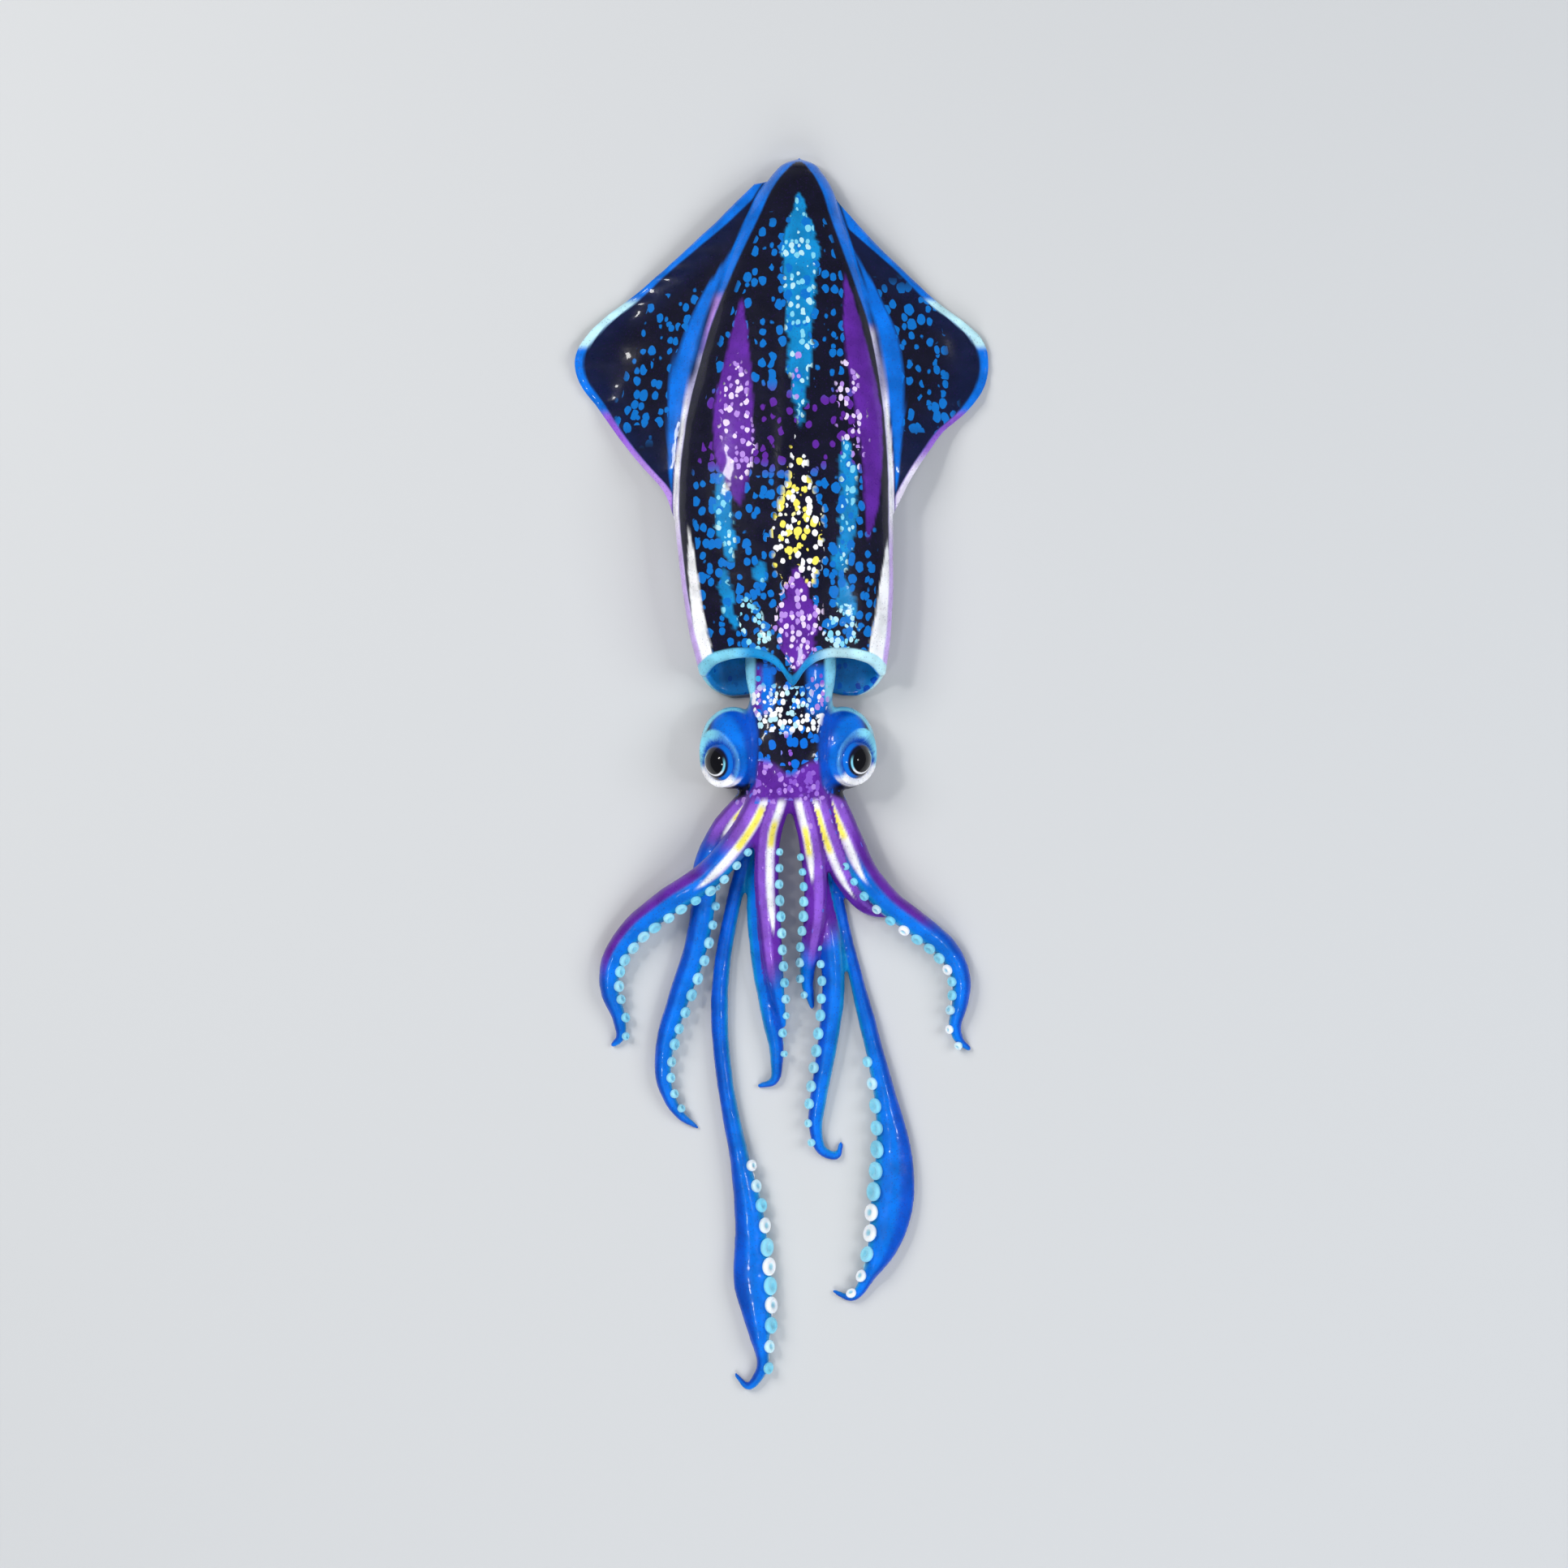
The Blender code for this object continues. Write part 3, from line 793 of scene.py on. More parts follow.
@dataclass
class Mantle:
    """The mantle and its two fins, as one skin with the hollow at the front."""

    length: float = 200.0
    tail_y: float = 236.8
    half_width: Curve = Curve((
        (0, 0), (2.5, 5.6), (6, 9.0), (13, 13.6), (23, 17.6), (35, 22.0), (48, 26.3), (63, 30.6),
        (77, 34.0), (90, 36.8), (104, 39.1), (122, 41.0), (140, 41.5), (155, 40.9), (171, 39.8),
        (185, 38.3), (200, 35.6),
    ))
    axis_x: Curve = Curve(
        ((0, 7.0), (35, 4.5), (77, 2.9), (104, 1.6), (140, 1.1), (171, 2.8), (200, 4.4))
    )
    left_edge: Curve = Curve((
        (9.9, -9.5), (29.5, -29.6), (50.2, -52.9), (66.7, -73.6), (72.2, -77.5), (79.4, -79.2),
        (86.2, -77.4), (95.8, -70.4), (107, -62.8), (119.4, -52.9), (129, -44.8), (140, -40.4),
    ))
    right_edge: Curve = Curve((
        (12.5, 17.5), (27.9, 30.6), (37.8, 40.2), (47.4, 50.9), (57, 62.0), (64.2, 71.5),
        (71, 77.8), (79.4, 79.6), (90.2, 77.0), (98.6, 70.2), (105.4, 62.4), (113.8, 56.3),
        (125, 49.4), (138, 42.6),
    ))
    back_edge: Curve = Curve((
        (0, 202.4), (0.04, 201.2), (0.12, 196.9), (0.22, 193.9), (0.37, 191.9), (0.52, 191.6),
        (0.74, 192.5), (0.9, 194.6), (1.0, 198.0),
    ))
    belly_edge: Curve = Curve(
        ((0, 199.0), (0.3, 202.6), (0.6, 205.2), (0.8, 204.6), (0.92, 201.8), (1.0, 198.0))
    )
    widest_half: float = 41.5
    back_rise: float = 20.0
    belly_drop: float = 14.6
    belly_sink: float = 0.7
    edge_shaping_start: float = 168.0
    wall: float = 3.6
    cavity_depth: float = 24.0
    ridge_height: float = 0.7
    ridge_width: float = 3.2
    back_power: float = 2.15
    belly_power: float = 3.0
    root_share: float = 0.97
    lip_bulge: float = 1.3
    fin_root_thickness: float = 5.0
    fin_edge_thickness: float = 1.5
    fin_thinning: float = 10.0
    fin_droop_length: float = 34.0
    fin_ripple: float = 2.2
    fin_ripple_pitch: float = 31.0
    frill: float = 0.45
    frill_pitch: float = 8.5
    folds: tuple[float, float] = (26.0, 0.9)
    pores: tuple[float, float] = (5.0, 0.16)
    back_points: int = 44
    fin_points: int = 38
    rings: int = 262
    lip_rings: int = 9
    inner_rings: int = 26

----

GIVEN EXERCISE:
Your task is to repeat the data exactly; please include every line.

THE RESULT:
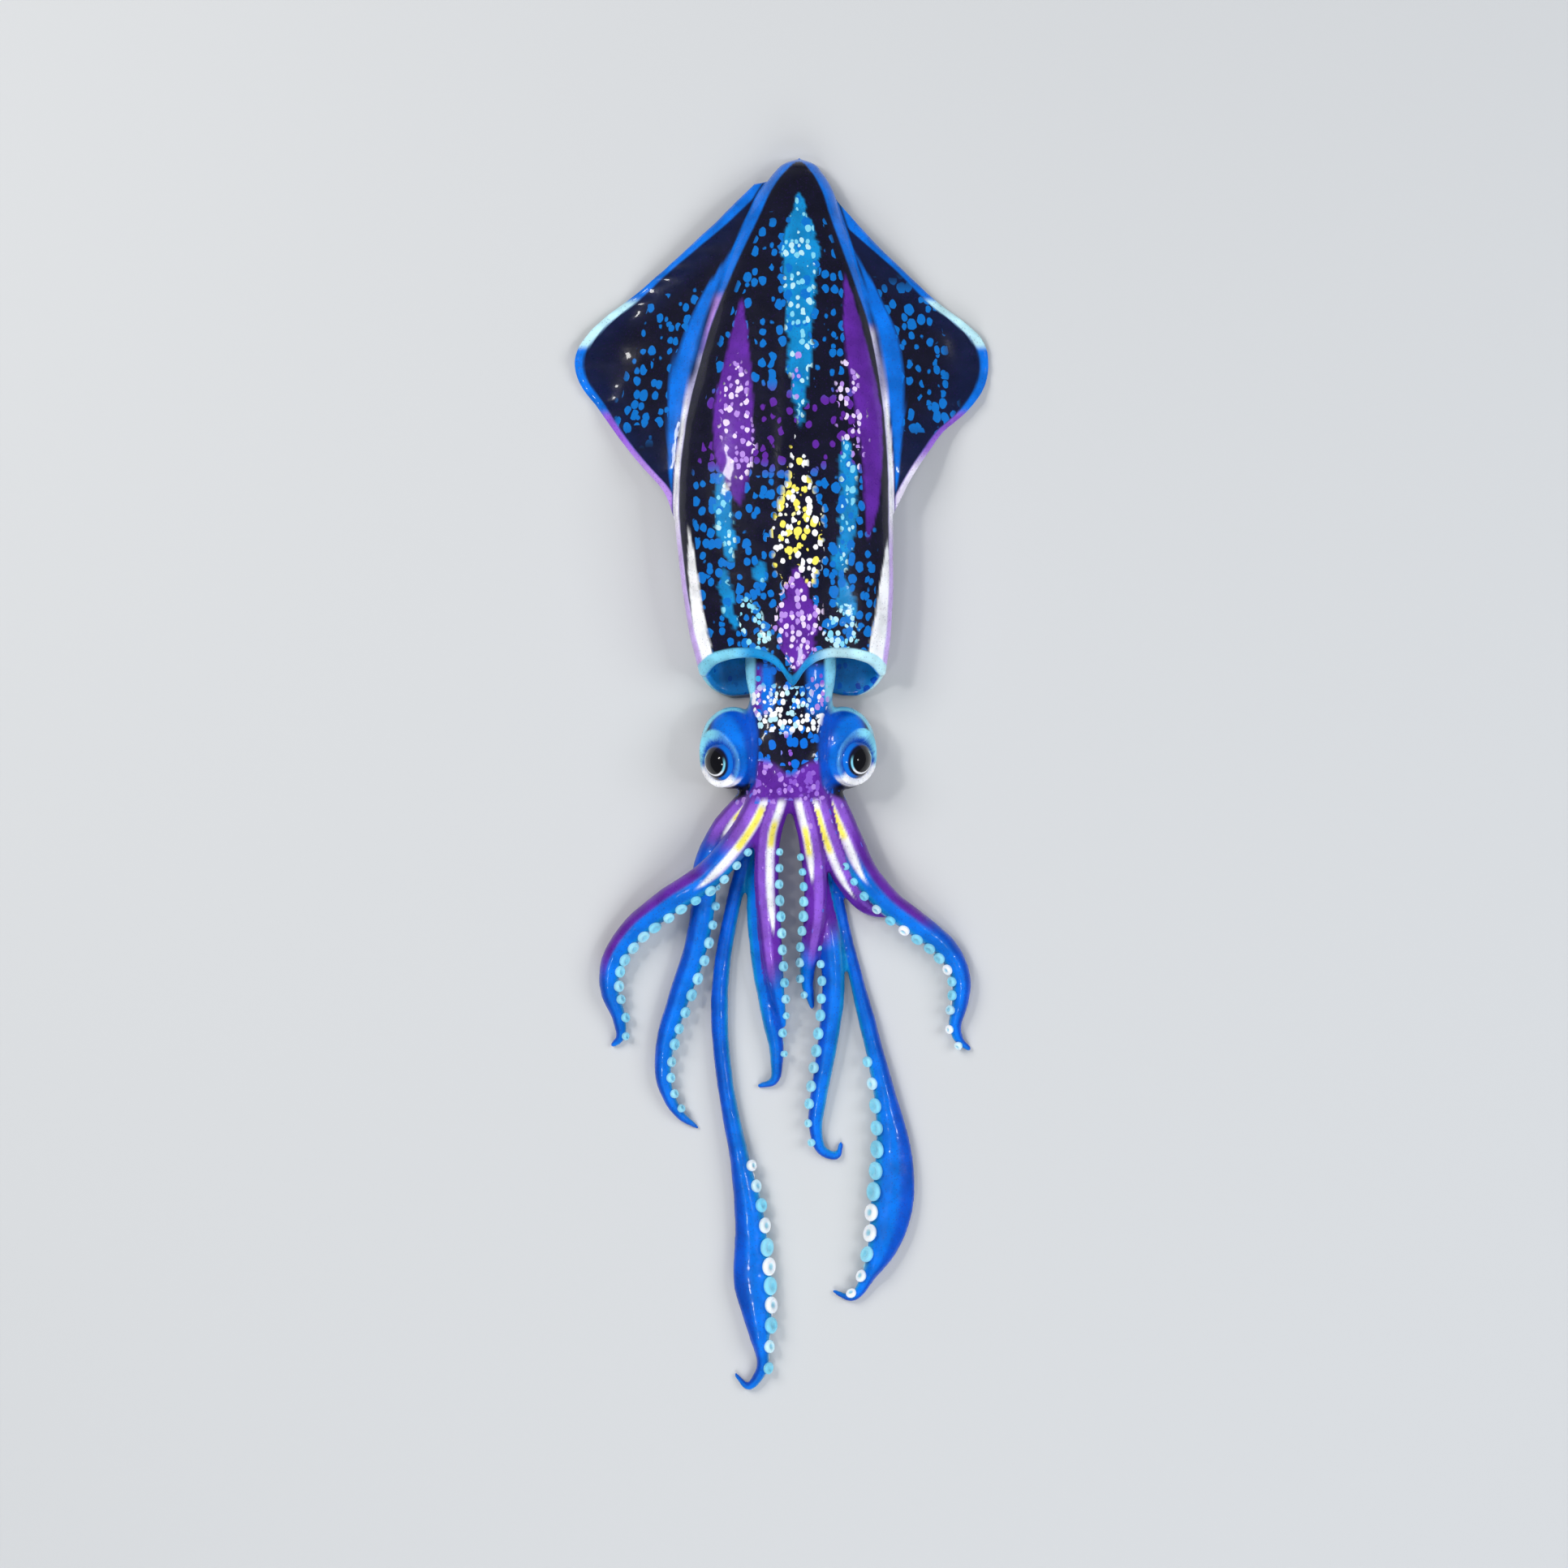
The Blender code for this object continues. Write part 3, from line 793 of scene.py on. More parts follow.
@dataclass
class Mantle:
    """The mantle and its two fins, as one skin with the hollow at the front."""

    length: float = 200.0
    tail_y: float = 236.8
    half_width: Curve = Curve((
        (0, 0), (2.5, 5.6), (6, 9.0), (13, 13.6), (23, 17.6), (35, 22.0), (48, 26.3), (63, 30.6),
        (77, 34.0), (90, 36.8), (104, 39.1), (122, 41.0), (140, 41.5), (155, 40.9), (171, 39.8),
        (185, 38.3), (200, 35.6),
    ))
    axis_x: Curve = Curve(
        ((0, 7.0), (35, 4.5), (77, 2.9), (104, 1.6), (140, 1.1), (171, 2.8), (200, 4.4))
    )
    left_edge: Curve = Curve((
        (9.9, -9.5), (29.5, -29.6), (50.2, -52.9), (66.7, -73.6), (72.2, -77.5), (79.4, -79.2),
        (86.2, -77.4), (95.8, -70.4), (107, -62.8), (119.4, -52.9), (129, -44.8), (140, -40.4),
    ))
    right_edge: Curve = Curve((
        (12.5, 17.5), (27.9, 30.6), (37.8, 40.2), (47.4, 50.9), (57, 62.0), (64.2, 71.5),
        (71, 77.8), (79.4, 79.6), (90.2, 77.0), (98.6, 70.2), (105.4, 62.4), (113.8, 56.3),
        (125, 49.4), (138, 42.6),
    ))
    back_edge: Curve = Curve((
        (0, 202.4), (0.04, 201.2), (0.12, 196.9), (0.22, 193.9), (0.37, 191.9), (0.52, 191.6),
        (0.74, 192.5), (0.9, 194.6), (1.0, 198.0),
    ))
    belly_edge: Curve = Curve(
        ((0, 199.0), (0.3, 202.6), (0.6, 205.2), (0.8, 204.6), (0.92, 201.8), (1.0, 198.0))
    )
    widest_half: float = 41.5
    back_rise: float = 20.0
    belly_drop: float = 14.6
    belly_sink: float = 0.7
    edge_shaping_start: float = 168.0
    wall: float = 3.6
    cavity_depth: float = 24.0
    ridge_height: float = 0.7
    ridge_width: float = 3.2
    back_power: float = 2.15
    belly_power: float = 3.0
    root_share: float = 0.97
    lip_bulge: float = 1.3
    fin_root_thickness: float = 5.0
    fin_edge_thickness: float = 1.5
    fin_thinning: float = 10.0
    fin_droop_length: float = 34.0
    fin_ripple: float = 2.2
    fin_ripple_pitch: float = 31.0
    frill: float = 0.45
    frill_pitch: float = 8.5
    folds: tuple[float, float] = (26.0, 0.9)
    pores: tuple[float, float] = (5.0, 0.16)
    back_points: int = 44
    fin_points: int = 38
    rings: int = 262
    lip_rings: int = 9
    inner_rings: int = 26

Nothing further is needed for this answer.